>> begin SUPPLIED DATA

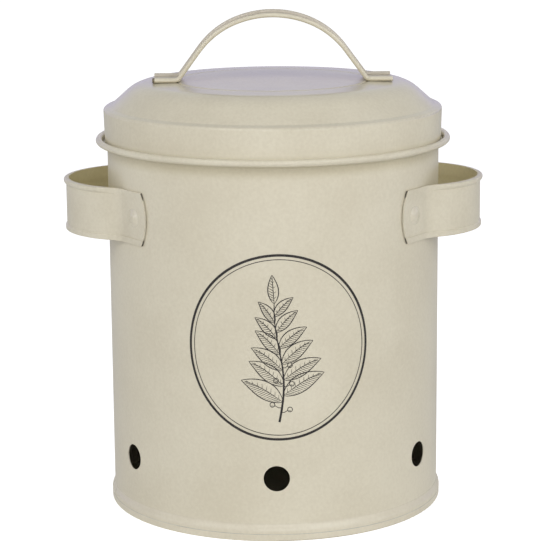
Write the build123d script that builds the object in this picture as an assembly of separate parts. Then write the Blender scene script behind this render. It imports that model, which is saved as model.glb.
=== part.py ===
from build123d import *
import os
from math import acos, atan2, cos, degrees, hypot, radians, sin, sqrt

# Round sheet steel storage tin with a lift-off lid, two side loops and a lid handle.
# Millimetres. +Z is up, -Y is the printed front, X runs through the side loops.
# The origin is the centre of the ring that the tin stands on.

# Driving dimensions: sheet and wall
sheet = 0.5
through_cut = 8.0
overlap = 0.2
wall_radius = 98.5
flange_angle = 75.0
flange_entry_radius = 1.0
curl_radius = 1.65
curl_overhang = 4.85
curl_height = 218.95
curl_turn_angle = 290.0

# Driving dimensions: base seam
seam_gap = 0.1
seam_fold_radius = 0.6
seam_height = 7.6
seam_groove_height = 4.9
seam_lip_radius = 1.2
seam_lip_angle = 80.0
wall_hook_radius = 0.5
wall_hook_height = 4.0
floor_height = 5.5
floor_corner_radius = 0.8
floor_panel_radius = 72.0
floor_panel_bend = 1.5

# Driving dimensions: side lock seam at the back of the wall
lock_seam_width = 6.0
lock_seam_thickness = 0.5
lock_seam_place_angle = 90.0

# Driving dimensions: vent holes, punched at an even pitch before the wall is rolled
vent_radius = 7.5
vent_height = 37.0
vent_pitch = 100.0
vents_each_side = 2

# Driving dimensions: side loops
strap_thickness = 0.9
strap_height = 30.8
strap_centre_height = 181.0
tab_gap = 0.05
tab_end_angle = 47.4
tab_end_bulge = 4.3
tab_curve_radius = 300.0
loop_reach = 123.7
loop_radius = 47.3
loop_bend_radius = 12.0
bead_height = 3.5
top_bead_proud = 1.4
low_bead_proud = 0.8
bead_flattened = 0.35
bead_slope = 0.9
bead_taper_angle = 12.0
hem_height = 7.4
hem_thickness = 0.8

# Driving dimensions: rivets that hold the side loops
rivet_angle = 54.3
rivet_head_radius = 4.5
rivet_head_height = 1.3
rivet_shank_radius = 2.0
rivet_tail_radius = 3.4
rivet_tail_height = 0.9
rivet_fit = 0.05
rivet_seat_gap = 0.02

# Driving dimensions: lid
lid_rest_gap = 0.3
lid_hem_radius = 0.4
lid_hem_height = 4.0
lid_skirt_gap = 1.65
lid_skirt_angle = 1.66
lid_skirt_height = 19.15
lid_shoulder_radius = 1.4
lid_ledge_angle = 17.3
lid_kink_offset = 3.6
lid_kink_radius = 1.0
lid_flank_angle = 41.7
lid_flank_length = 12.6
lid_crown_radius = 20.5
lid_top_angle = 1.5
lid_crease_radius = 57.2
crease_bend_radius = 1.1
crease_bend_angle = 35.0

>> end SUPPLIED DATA

Go through the material and select each line with the string "that" in it.

◆ **REPLY TO THE EXERCISE**
Write the build123d script that builds the object in this picture as an assembly of separate parts. Then write the Blender scene script behind this render. It imports that model, which is saved as model.glb.
# The origin is the centre of the ring that the tin stands on.
# Driving dimensions: rivets that hold the side loops